Weapons is a contender for one of my favourite films of the year so far, earning a solid 5 out of 5.

Writer/director Zach Cregger brings a tense, chilling, twisty tale that’s best enjoyed on the big screen. On a random weekday at 2:17am, seventeen boys and girls go missing from their homes, captured in some cases on doorbell cameras, spookily running with their arms outstretched in a straight line, disappearing into the dark of the night.

The story starts around a month after their disappearance, and each chapter is told from a different character’s perspective. Anger ripples in the small town of Maybrook, as the missing kids’ teacher Justine Gandy (an excellent turn from Julia Garner) becomes the subject of local finger-pointing and resentment. She begins looking into the life of Alex, the only pupil in the class who has not vanished (Cary Christopher), and starts to make some chilling discoveries.

There are flashes of humour, a few excellent jump scares, but unlike some horrors these days, there’s not a reliance on them to provide the chills.

The story is woven together really nicely, and you might watch a scene involving cutlery through your fingers (I did, anyway). A contender for my favourite horror of the year. Lots of characters you care about, decent twists and turns in the story, and a satisfying conclusion that ties everything together in a neat bow.

Nobody 2 won’t change the world, but I enjoyed the sight of Christopher Lloyd arming a dilapidated waterpark with explosives, ready to blow the place sky high, whilst chomping his way through a cigar in the style of Hannibal from the ‘A’ Team.
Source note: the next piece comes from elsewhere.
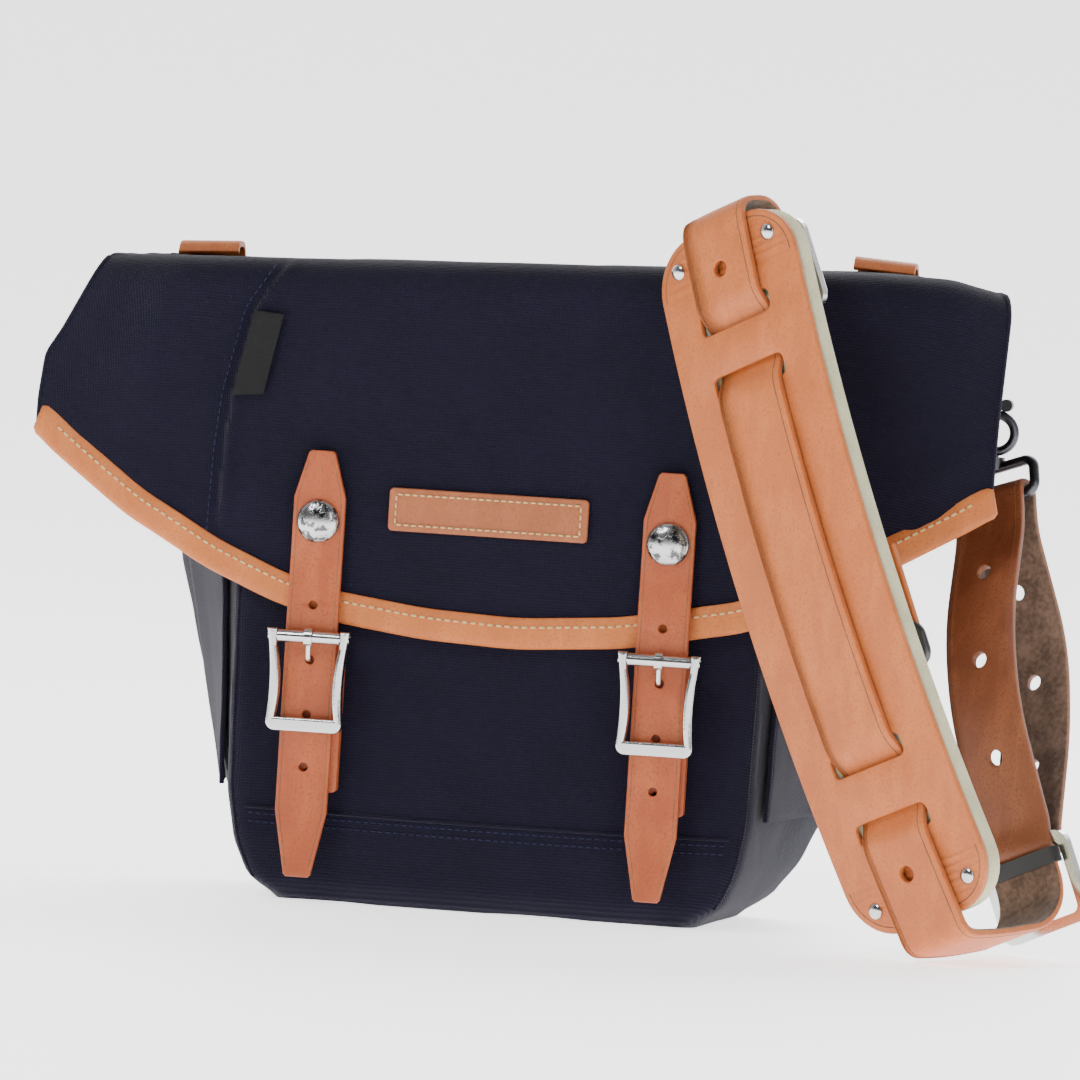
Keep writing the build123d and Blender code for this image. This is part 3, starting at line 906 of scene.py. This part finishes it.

I’ve worked out I’m now older than Lloyd was when he played the Doc in Back To The Future, which is alarming (he’s 86!).

If you missed the first Nobody, it was recently on Film4. The second takes the violence to new levels, perhaps at the expense of the humour, but I really enjoyed seeing Bob Odenkirk employing whack-a-mole tactics against some wrong ‘uns in the amusement arcade, taking on a lift full of bad guys, and generally doing a terrible job of taking a holiday from his job as an assassin for hire. He just wants a break, but is never far from a mass brawl.

As for Materialists, one review on Twitter describes it as “a cynical romcom with very little comedy”. That’s a good summary, to be honest. Some critics seem to be swooning over it, but I found it dragged big time, especially as I loved director Celine Song’s first film Past Lives so much. It certainly has something to say about the transactional nature of dating and marriage, but it makes its points with the subtlety of a sledgehammer. I liked the scene at the gatecrashed wedding, where Dakota Johnson and Chris Evans’ characters have an honest heart-to-heart, but the endless talk about salaries, wealth & ‘doing the math’ were like watching paint dry. I’ve had more exciting showers.